The lesson is: give the model mutation handles that admit the file is changing underneath it.
A good tool contract should:
- expose stable-enough targets
- verify those targets before mutating
- fail loudly when the target no longer matches
- make batching possible without pretending the file is static
Line-number tools fail that test.
They assume the world stays put during a sequence of edits. That assumption is dumb.
Hash-anchored editing is better because it encodes the opposite assumption:
this file is live and mutable, so target by content identity and verify before applying
That is much closer to reality.
What I would actually steal
Not the whole stack.
Not the VS Code architecture. Not the tree-sitter-by-default surface. Not the benchmark marketing.
Just the sharp part:
- a file view that emits per-line anchors
- edit operations that target anchors or anchor-bounded ranges
- content verification before apply
- batched operations once the anchor surface is proven
That is a clean upgrade path for terminal agents too.

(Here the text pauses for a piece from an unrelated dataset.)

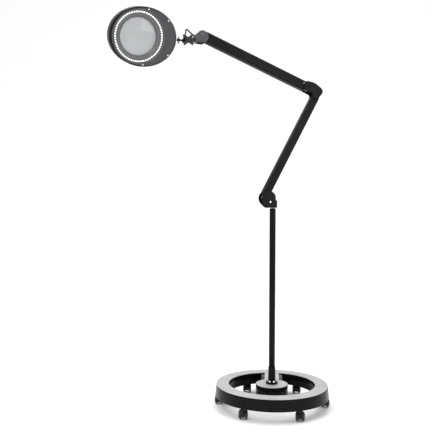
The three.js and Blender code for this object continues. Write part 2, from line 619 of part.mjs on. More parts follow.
function addHead(head) {
  const [front, rear] = [-HEAD_HALF_DEPTH, HEAD_HALF_DEPTH];
  const shellRim = front + FACE_THICK;
  const rounded = oval(3, shellRim, rear - 3);
  const shell = join(oval(0, shellRim, rear - 9), oval(2.5, rear - 9, rear - 4), oval(7, rear - 4, rear));
  const hollow = join(oval(HEAD_WALL, shellRim - 1, rear - 9.5), oval(9.5, rear - 9.5, rear - HEAD_WALL));
  const cavity = hollow.intersect(join(rounded, oval(HEAD_WALL, shellRim - 1, rear - 8)));
  const openings = [
    faceDisc(REAR_OPENING_R, 0, 40), crossRod(SWITCH_AT, SWITCH_R + 0.5, 0, 40),
  ];
  add(head, 'head_casing', cut(shell, cavity, ...openings), 'blackPlastic');

  const plate = cut(oval(0.6, front, shellRim - GAP), faceDisc(LED_OUTER + 1, -40, 0));
  add(head, 'front_plate', plate, 'faceplate');
  const ring = (inner, outer, y0, y1) => faceRing([[inner, -y1], [outer, -y1], [outer, -y0], [inner, -y0]]);
  add(head, 'led_board', ring(LED_INNER - 4, LED_OUTER, ...BOARD_Y), 'board');
  const [ledBack, ledShoulder, ledFront] = DIFFUSER;
  add(head, 'led_diffuser', faceRing([
    [LED_INNER, ledBack], [LED_OUTER, ledBack], [LED_OUTER, ledShoulder], [LED_OUTER - 3, ledFront],
    [LED_INNER + 3, ledFront], [LED_INNER, ledShoulder],
  ]), 'diffuser');
  const bezelOut = LED_INNER - GAP;
  add(head, 'lens_bezel', faceRing([
    [BEZEL_R, BEZEL_BACK], [BEZEL_R + BEZEL_WALL, BEZEL_BACK], [BEZEL_R + BEZEL_WALL, BEZEL_FRONT + 4],
    [bezelOut, BEZEL_FRONT + 7.5], [bezelOut, BEZEL_FRONT + 9.5], [BEZEL_R + 1.5, BEZEL_FRONT + 6],
    [BEZEL_R - BEZEL_LIP, BEZEL_FRONT], [BEZEL_R - BEZEL_LIP, BEZEL_FRONT / 2], [BEZEL_R, 4.5],
  ]), 'faceplate');
  const lens = turned([...LENS_FRONT, ...LENS_BACK], FINE).rotate([90, 0, 0]).translate([0, LENS_PLANE, 0]);
  add(head, 'lens', lens, 'glass');

  add(head, 'led_driver', box(92, 115, -8, 2, -24, 24), 'board');
}

function addSwitch(button) {
  const cap = crossRod(SWITCH_AT, SWITCH_R, 12, HEAD_HALF_DEPTH + 2.5);
  const flange = crossRod(SWITCH_AT, SWITCH_R + 2, 9, 12.5);
  add(button, 'power_button', join(cap, flange), 'capPlastic');
}

const LID_HINGE = [LID_R + 5, HEAD_HALF_DEPTH + 4];   // upright axis in X and Y from the lens centre

function addLid(lid, head) {
  const [hx, hy] = LID_HINGE;
  const y0 = HEAD_HALF_DEPTH + LID_GAP;
  const y1 = y0 + LID_THICK;
  const upright = (radius, z0, z1, sides) => rod(radius, z0, z1, sides).translate([hx, hy, 0]);
  const leaf = (inner) => box(inner, hx, y0 + 1, y1, -HINGE_HALF, HINGE_HALF);
  const bore = upright(HINGE_BORE, -THROUGH, THROUGH, PIN_SIDES);
  const clear = upright(HINGE_R + GAP, -THROUGH, THROUGH, 12);
  const plate = cut(join(faceDisc(LID_R, y0, y1), leaf(LID_R - HINGE_LEAF)), clear);
  const cover = cut(join(plate, upright(HINGE_R, -HINGE_HALF, HINGE_HALF, 12), leaf(hx - HINGE_LEAF)), bore);
  add(lid, 'dust_cover', cover.translate([-hx, -hy, 0]), 'capPlastic');

  const [lugIn, lugOut] = HINGE_LUG;
  const footPlate = (x0, z0, z1) => box(x0, hx + 12, HEAD_HALF_DEPTH + GAP, HEAD_HALF_DEPTH + 3, z0, z1);
  const lug = (z0, z1) => join(upright(HINGE_R, z0, z1, 12), footPlate(hx - 1, z0, z1));
  const bracket = cut(join(lug(-lugOut, -lugIn), lug(lugIn, lugOut), footPlate(hx + 4, -lugOut, lugOut)), bore);
  add(head, 'lid_hinge_bracket', bracket, 'blackPlastic');
  add(head, 'lid_hinge_pin', upright(HINGE_PIN_R, -lugOut, lugOut, PIN_SIDES), 'steel');
}

function addClevis(head, knuckle) {
  const left = GAP - HEAD_STANDOFF;
  const half = CLEVIS_HALF;
  const backLeft = -half - 2;
  const [bottom, slotBottom, slotTop, top] = CLEVIS_Z;
  const ear = (z0, z1) => join(box(backLeft, 0, -half, half, z0, z1), rod(half, z0, z1));
  const back = box(backLeft, -half, -half, half, bottom, top);
  const stalk = box(left, backLeft + 1, -4, 4, slotBottom, 3);
  const pad = box(left, left + 1.6, -half, half, -9, 7);
  const solid = join(ear(slotTop, top), ear(bottom, slotBottom), back, stalk, pad);
  const clevis = cut(solid, rod(KNUCKLE_PIN_R + GAP, -20, 20, PIN_SIDES));
  add(head, 'head_clevis', clevis.translate([knuckle[0], 0, 0]), 'blackPaint');
  add(head, 'knuckle_pin', rod(KNUCKLE_PIN_R, bottom, top, 12).translate([knuckle[0], 0, 0]), 'steel');
}

// ---------------------------------------------------------------- assembly

const lamp = new THREE.Group();
lamp.name = 'magnifying_lamp';
addBase(lamp);
casterAngles.forEach((angle, i) => addCaster(lamp, i + 1, angle));
addPole(lamp);

const swivel = groupAt(lamp, 'arm_swivel', 0, 0, 0);
swivel.rotation.z = ARM_TURN * RAD;
addShoulder(swivel);

const ELBOW = step(SHOULDER, ARM_LENGTH, LOWER_ANGLE);
const ELBOW_2 = plus(ELBOW, ELBOW_STEP);
const WRIST = step(ELBOW_2, ARM_LENGTH, 180 - UPPER_ANGLE);

function armGroups(spec, pivot, studStep) {
  const arm = groupAt(swivel, `${spec.name}_tilt`, pivot[0], 0, pivot[1]);
  arm.rotation.y = -spec.angle * RAD;
  const eye = plus(pivot, studStep);
  const strap = groupAt(swivel, `${spec.name}_strap_tilt`, eye[0], 0, eye[1]);
  strap.rotation.y = -spec.angle * RAD;
  addArm(arm, strap, spec);
}

armGroups(LOWER, SHOULDER, lowerStudStep);
addElbow(groupAt(swivel, 'elbow_level', ELBOW[0], 0, ELBOW[1]));
armGroups(UPPER, ELBOW_2, upperStudStep);
const wrist = groupAt(swivel, 'wrist_level', WRIST[0], 0, WRIST[1]);
addWrist(wrist);
const neck = groupAt(wrist, 'head_pitch', KNOB_AT[0], 0, KNOB_AT[1]);
addNeck(neck);
addKnob(groupAt(neck, 'knob_turn', 0, 0, 0));
const roll = groupAt(neck, 'head_tilt', 0, 0, 0);
roll.rotation.x = HEAD_TILT * RAD;
addNeckRod(roll);
const headSwivel = groupAt(roll, 'head_swivel', KNUCKLE_AT[0] - KNOB_AT[0], 0, 0);
headSwivel.rotation.z = HEAD_YAW * RAD;

const knuckleFromLens = [HEAD_SHIFT + HEAD_A + HEAD_STANDOFF, 0];
const head = groupAt(headSwivel, 'head', -knuckleFromLens[0], 0, 0);
addHead(head);
addSwitch(groupAt(head, 'button_press', 0, 0, 0));
addClevis(head, knuckleFromLens);
addLid(groupAt(head, 'lid_open', LID_HINGE[0], LID_HINGE[1], 0), head);

export default lamp;
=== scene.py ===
"""Looks of the magnifying lamp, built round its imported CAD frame.

Each shape is drawn in millimetres in the local frame of the joint or body that it belongs to, and its main
sizes are read from the CAD nodes that it stands for.
"""

import json
import math

import bmesh
import bpy
from mathutils import Matrix, Vector


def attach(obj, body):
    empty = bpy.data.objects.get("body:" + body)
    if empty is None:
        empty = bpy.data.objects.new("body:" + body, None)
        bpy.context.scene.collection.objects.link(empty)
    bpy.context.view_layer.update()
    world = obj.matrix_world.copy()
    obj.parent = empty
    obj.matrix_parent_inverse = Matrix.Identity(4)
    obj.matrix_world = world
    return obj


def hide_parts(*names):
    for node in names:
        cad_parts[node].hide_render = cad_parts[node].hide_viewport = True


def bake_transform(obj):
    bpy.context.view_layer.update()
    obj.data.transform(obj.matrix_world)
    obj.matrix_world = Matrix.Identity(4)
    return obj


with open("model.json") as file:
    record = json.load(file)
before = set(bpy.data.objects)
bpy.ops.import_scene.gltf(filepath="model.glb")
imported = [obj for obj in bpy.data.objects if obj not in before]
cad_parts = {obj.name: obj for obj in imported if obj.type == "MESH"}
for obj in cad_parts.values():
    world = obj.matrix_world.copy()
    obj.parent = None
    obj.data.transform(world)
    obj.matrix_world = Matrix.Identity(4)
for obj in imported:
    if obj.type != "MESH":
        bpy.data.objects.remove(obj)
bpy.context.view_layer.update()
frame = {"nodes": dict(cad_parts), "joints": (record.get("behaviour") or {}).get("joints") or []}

MM = 0.001
FINE = 160            # points round the ring, hub and head
ROUND = 64            # points round pins, screws and wheels
JOINTS = {joint["name"]: joint for joint in frame["joints"]}
CASTERS = range(1, 7)
STUD_BORE = 3.65      # radius of the hole for the clamp knob's stud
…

You do not need a giant new architecture to benefit from it. You just need a less brittle edit primitive.
The bigger point
Agent tooling gets a lot better when the runtime stops lying.
This is the same pattern I keep running into in other places:
- monitoring should expose the real live state
- context tooling should expose the real retrieval boundary
- edit tools should expose the real stability of their targets
Line-number editing lies a little.
It suggests the target is stable because the tool can name it precisely. But precision is not the same as robustness.
Hash-anchored editing is more honest.
It says: the file may move, so here is a target tied to content, and here is a verification step before we touch anything.
That is the kind of contract agent systems should prefer.
This post is based on today’s Dirac peer research and the concrete edit-tool surface worth stealing from it.